Sr. Noeli Maria Massoni, right, at in the Youth Coexistence Day at Duato College in Lima, Peru, in March 2019, with young people from the Resurrected Jesus Parish, Independence District (Richar Tafur)
I am a Brazilian, but for three years I have been working in the Barrio Independencia, an area of great poverty in the northern part of Lima, Peru. Peru is a country with an extremely low (but still significant) population of declared indigenous people or their descendants. In this barrio, most of the inhabitants are native or direct descendants of families that came from the mountain or jungle regions. In my pastoral work with youth, I have noticed that the synod has stimulated life in the youth population.
In the time I have been with them, I had never heard them speak their native language or admit in a group that they spoke Quechua. Rather, I would see them try to hide it.

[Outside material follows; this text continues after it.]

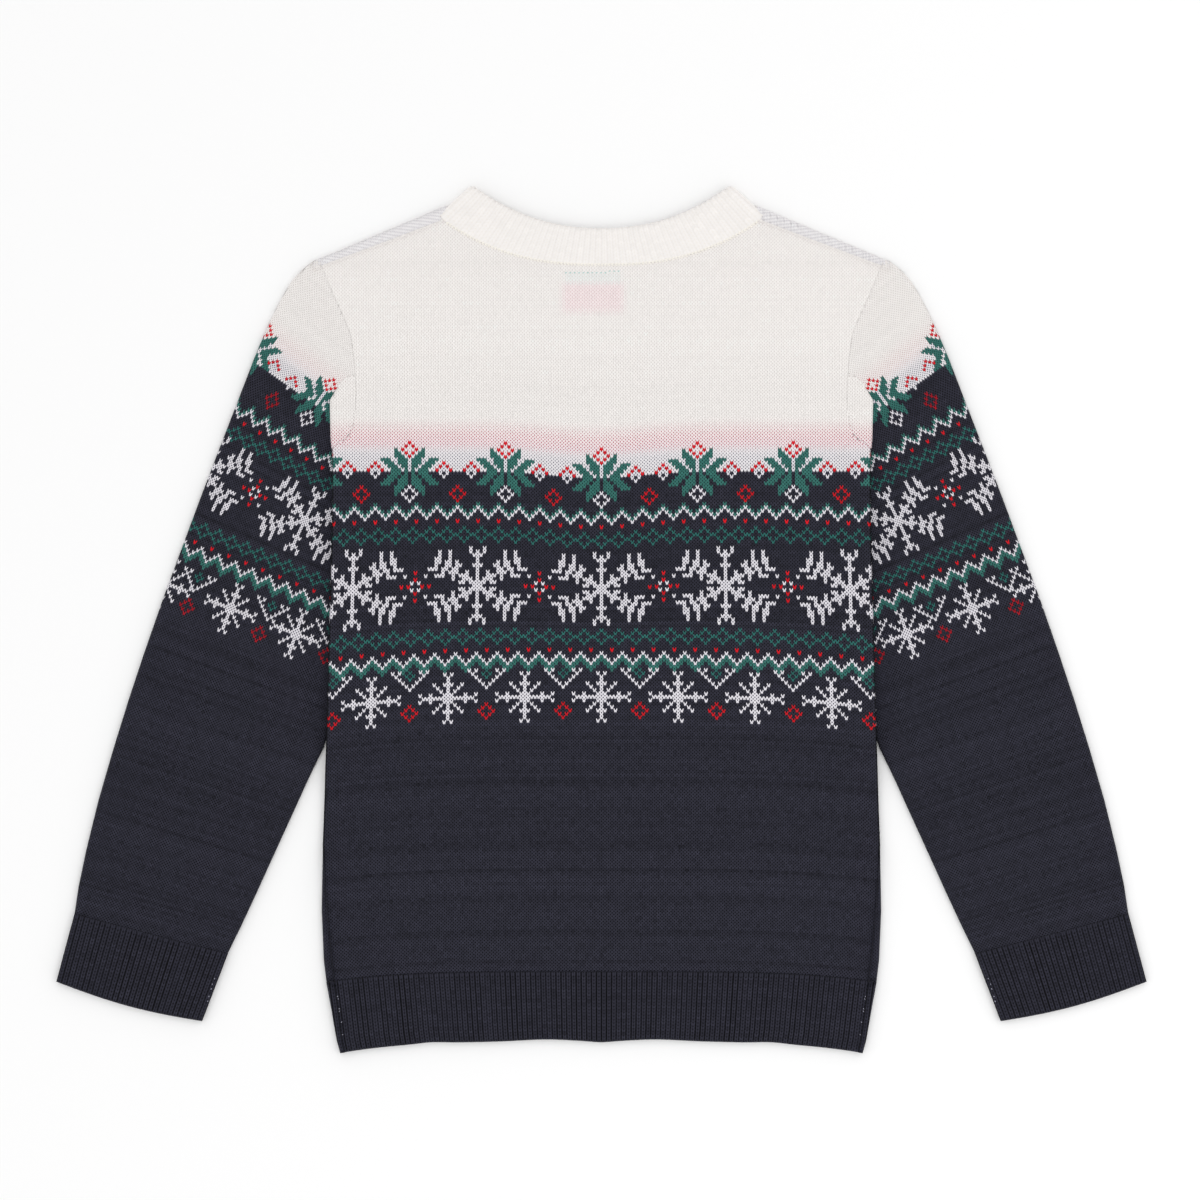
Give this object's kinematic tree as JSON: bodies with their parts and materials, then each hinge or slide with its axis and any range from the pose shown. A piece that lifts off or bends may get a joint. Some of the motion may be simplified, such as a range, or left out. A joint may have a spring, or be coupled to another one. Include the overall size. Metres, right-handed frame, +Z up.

What has caused this change? In the two years of preparation for and during the Amazon synod, the media have had a great deal of information about the Amazon. Social networks were also filled with the issue, some in favor of it and others against, which almost forced each person to take a position on it.
Another factor was the dissemination of the messages from and attitudes of Pope Francis that have ignited hope in many hearts. A few days ago, a 23-year-old girl I will call Maria told me, “It's very difficult to be someone who doesn't exist. I am in my own country, and just because I am a granddaughter of indigenous people, I feel that I am nothing, someone who does not count. Many times I have experienced rejection, contempt. Thank God, now the situation is changing. The pope knows that we exist and is on our side. We, too, are with the pope.”
There are factors that facilitate young people's acceptance of the Amazon issue: They belong to a generation that in one way or another has been working in schools and universities with issues like environmental care and climate change — and is more sensitized to welcome and contribute to the defense of the Amazon.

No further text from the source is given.